>> START Provided records

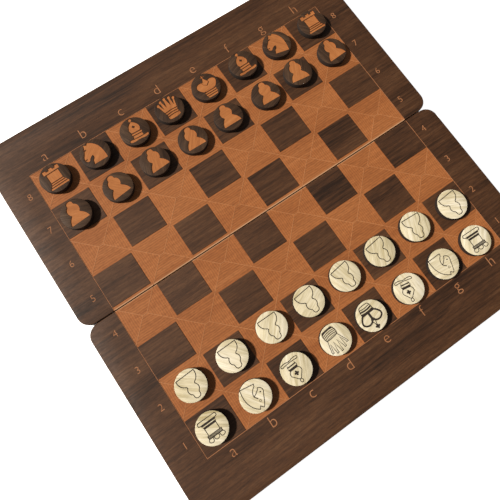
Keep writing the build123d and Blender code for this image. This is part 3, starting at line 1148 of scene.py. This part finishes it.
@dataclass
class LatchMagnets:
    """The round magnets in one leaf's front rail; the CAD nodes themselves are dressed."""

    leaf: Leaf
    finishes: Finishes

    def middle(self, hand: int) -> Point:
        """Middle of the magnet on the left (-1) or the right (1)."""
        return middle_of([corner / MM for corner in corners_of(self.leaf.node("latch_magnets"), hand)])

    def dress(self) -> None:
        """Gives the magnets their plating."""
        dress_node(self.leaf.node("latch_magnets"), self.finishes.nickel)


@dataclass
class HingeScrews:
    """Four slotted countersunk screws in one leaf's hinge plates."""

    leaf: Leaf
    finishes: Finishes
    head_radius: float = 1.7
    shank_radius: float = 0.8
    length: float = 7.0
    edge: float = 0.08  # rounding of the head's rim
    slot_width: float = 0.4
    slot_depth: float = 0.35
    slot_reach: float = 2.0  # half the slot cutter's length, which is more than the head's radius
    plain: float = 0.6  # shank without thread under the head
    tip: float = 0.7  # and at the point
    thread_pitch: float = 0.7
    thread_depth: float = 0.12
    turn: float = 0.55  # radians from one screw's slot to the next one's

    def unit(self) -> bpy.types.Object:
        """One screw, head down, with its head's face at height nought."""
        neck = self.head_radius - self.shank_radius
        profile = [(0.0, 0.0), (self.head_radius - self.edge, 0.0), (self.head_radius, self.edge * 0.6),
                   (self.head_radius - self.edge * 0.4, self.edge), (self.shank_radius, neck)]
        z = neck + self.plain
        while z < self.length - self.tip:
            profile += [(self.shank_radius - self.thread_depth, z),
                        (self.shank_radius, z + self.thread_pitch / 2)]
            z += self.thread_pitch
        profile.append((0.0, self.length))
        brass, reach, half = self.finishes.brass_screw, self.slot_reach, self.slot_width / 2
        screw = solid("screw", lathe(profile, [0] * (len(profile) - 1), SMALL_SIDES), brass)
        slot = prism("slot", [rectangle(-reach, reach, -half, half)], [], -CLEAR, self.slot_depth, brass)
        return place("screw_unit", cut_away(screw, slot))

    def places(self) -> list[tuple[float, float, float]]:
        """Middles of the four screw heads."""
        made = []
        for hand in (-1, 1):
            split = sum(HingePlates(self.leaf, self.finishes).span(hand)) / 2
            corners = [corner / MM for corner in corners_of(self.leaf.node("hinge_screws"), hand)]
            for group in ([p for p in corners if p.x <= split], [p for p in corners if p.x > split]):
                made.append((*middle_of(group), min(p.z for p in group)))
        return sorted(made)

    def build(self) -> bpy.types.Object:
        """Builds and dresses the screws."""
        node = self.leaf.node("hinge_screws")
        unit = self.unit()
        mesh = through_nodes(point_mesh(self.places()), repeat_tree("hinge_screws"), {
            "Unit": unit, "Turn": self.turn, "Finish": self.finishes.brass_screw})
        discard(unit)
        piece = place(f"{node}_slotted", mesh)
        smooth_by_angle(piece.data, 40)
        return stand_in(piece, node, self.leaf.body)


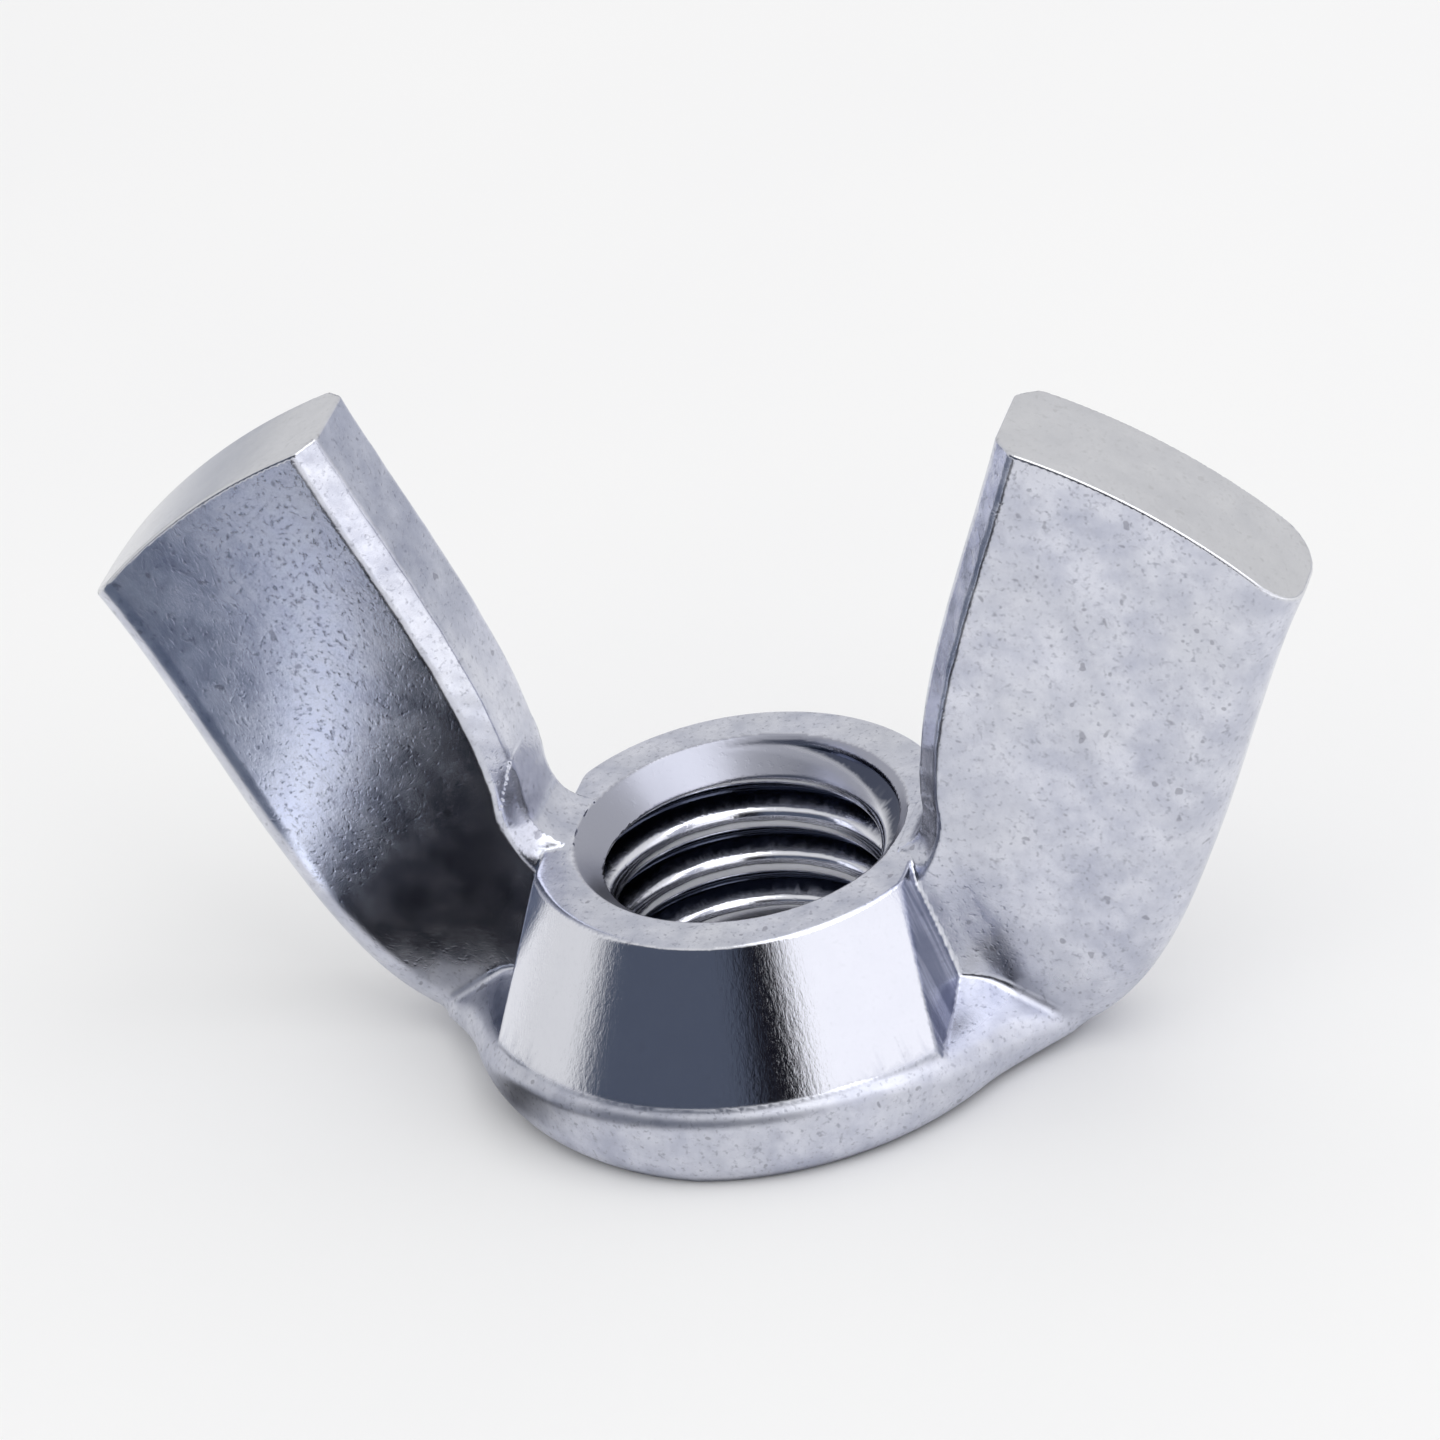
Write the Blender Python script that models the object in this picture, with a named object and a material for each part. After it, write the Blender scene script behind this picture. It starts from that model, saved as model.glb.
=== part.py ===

>> END Provided records

What to work on:
Copy out the material word for word and line for line.

Final answer:
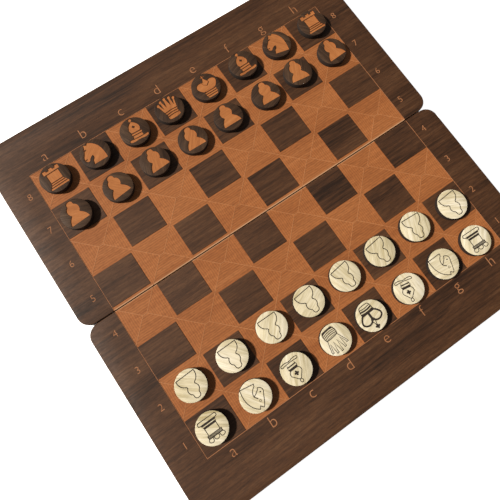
Keep writing the build123d and Blender code for this image. This is part 3, starting at line 1148 of scene.py. This part finishes it.
@dataclass
class LatchMagnets:
    """The round magnets in one leaf's front rail; the CAD nodes themselves are dressed."""

    leaf: Leaf
    finishes: Finishes

    def middle(self, hand: int) -> Point:
        """Middle of the magnet on the left (-1) or the right (1)."""
        return middle_of([corner / MM for corner in corners_of(self.leaf.node("latch_magnets"), hand)])

    def dress(self) -> None:
        """Gives the magnets their plating."""
        dress_node(self.leaf.node("latch_magnets"), self.finishes.nickel)


@dataclass
class HingeScrews:
    """Four slotted countersunk screws in one leaf's hinge plates."""

    leaf: Leaf
    finishes: Finishes
    head_radius: float = 1.7
    shank_radius: float = 0.8
    length: float = 7.0
    edge: float = 0.08  # rounding of the head's rim
    slot_width: float = 0.4
    slot_depth: float = 0.35
    slot_reach: float = 2.0  # half the slot cutter's length, which is more than the head's radius
    plain: float = 0.6  # shank without thread under the head
    tip: float = 0.7  # and at the point
    thread_pitch: float = 0.7
    thread_depth: float = 0.12
    turn: float = 0.55  # radians from one screw's slot to the next one's

    def unit(self) -> bpy.types.Object:
        """One screw, head down, with its head's face at height nought."""
        neck = self.head_radius - self.shank_radius
        profile = [(0.0, 0.0), (self.head_radius - self.edge, 0.0), (self.head_radius, self.edge * 0.6),
                   (self.head_radius - self.edge * 0.4, self.edge), (self.shank_radius, neck)]
        z = neck + self.plain
        while z < self.length - self.tip:
            profile += [(self.shank_radius - self.thread_depth, z),
                        (self.shank_radius, z + self.thread_pitch / 2)]
            z += self.thread_pitch
        profile.append((0.0, self.length))
        brass, reach, half = self.finishes.brass_screw, self.slot_reach, self.slot_width / 2
        screw = solid("screw", lathe(profile, [0] * (len(profile) - 1), SMALL_SIDES), brass)
        slot = prism("slot", [rectangle(-reach, reach, -half, half)], [], -CLEAR, self.slot_depth, brass)
        return place("screw_unit", cut_away(screw, slot))

    def places(self) -> list[tuple[float, float, float]]:
        """Middles of the four screw heads."""
        made = []
        for hand in (-1, 1):
            split = sum(HingePlates(self.leaf, self.finishes).span(hand)) / 2
            corners = [corner / MM for corner in corners_of(self.leaf.node("hinge_screws"), hand)]
            for group in ([p for p in corners if p.x <= split], [p for p in corners if p.x > split]):
                made.append((*middle_of(group), min(p.z for p in group)))
        return sorted(made)

    def build(self) -> bpy.types.Object:
        """Builds and dresses the screws."""
        node = self.leaf.node("hinge_screws")
        unit = self.unit()
        mesh = through_nodes(point_mesh(self.places()), repeat_tree("hinge_screws"), {
            "Unit": unit, "Turn": self.turn, "Finish": self.finishes.brass_screw})
        discard(unit)
        piece = place(f"{node}_slotted", mesh)
        smooth_by_angle(piece.data, 40)
        return stand_in(piece, node, self.leaf.body)


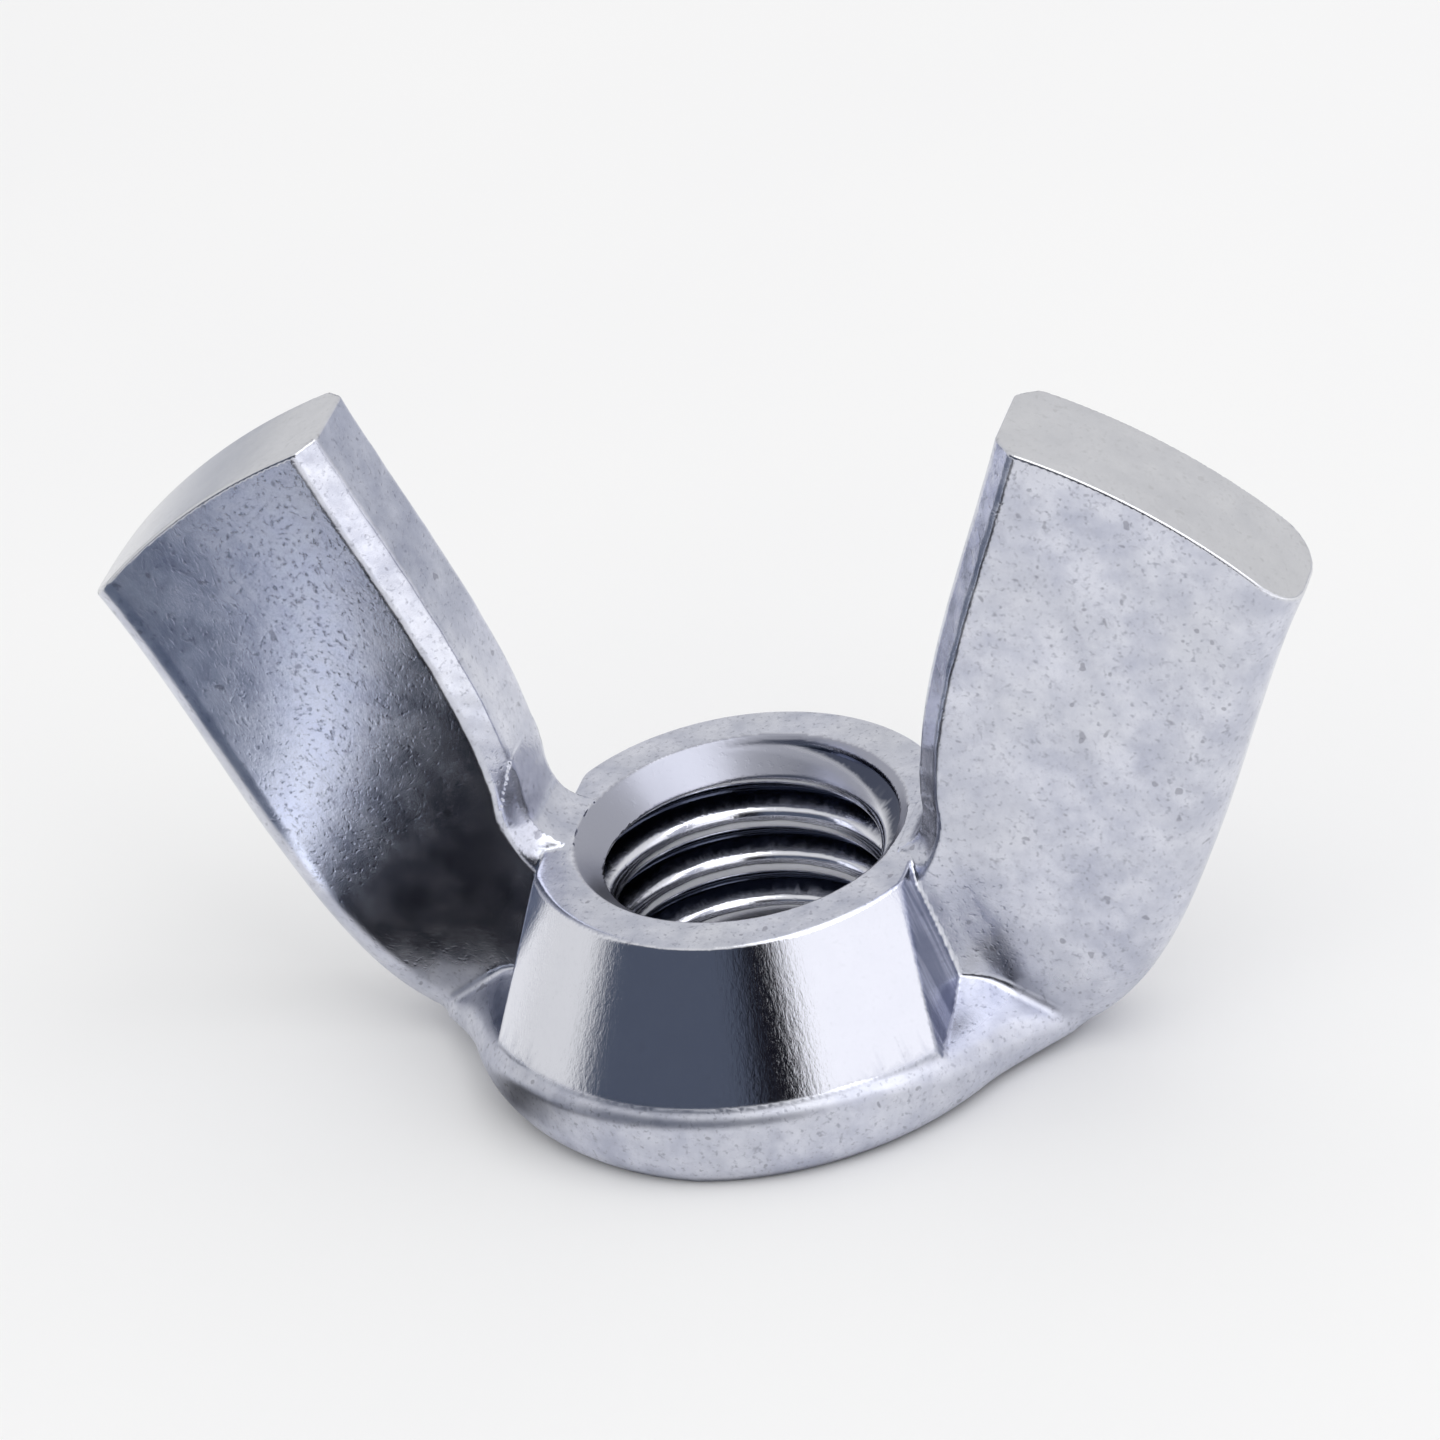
Write the Blender Python script that models the object in this picture, with a named object and a material for each part. After it, write the Blender scene script behind this picture. It starts from that model, saved as model.glb.
=== part.py ===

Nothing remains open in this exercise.